Consider your primary coding language. Languages with dense syntax such as JavaScript or Rust benefit from fonts that clearly distinguish similar characters: 0 vs O, 1 vs l, { vs (. Many retro-style fonts include programming ligatures that combine multi-character operators into single readable glyphs, which can speed up scanning.

Your personal visual comfort matters too. If you experience eye strain, increase line height and choose a slightly larger point size. Retro fonts with generous x-heights the height of lowercase letters remain legible at smaller sizes. Test a few options at your actual working distance before committing.

Common Mistakes When Setting Up Retro Monospace Fonts

The most frequent error is using the system default Courier New without adjusting it. The original font was not designed for contemporary high-density screens. At small sizes, it appears cramped and uneven. The fix is straightforward: switch to a modern descendant or a thoughtfully designed retro alternative.

Another mistake is ignoring line spacing. Default single-spacing often feels tight with monospace fonts. Set your editor's line height to at least 1.4 or 1.5. This single change dramatically improves readability during extended coding sessions.

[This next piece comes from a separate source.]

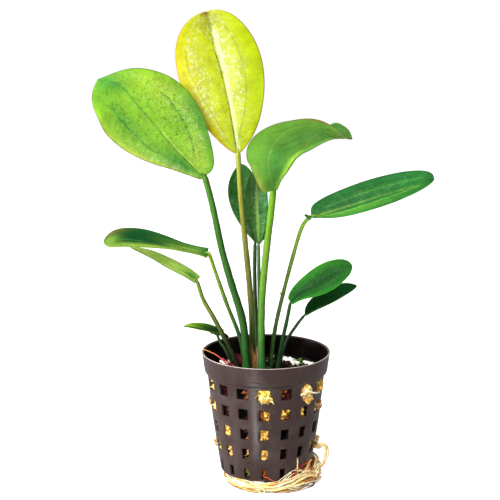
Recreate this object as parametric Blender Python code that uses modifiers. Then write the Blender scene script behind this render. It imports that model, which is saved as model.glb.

Avoid pairing a retro monospace font with a low-contrast color theme. Dark gray text on a slightly darker background defeats the clarity these fonts offer. Choose a theme with sufficient contrast warm amber on dark backgrounds or dark text on off-white both complement the retro character.

Quick Setup Checklist

  1. Choose a font: Courier Prime, IBM Plex Mono, Cousine, or Fantasque Sans Mono are strong starting points.
  2. Set size: 14–16px for standard monitors, 12–14px for high-DPI screens.
  3. Adjust line height: 1.4 to 1.5 for comfortable vertical rhythm.
  4. Enable ligatures if your editor supports them and your font includes them.
  5. Test character clarity: Confirm you can instantly tell apart 0O, 1lI, and bracket pairs.
  6. Pick a matching theme: Low eye strain matters more than aesthetics alone.

Retro Courier New style fonts for coding give you a connection to computing history without sacrificing modern performance. Start with one change install a new font, adjust your spacing, and code for a day. Your eyes will tell you if it fits.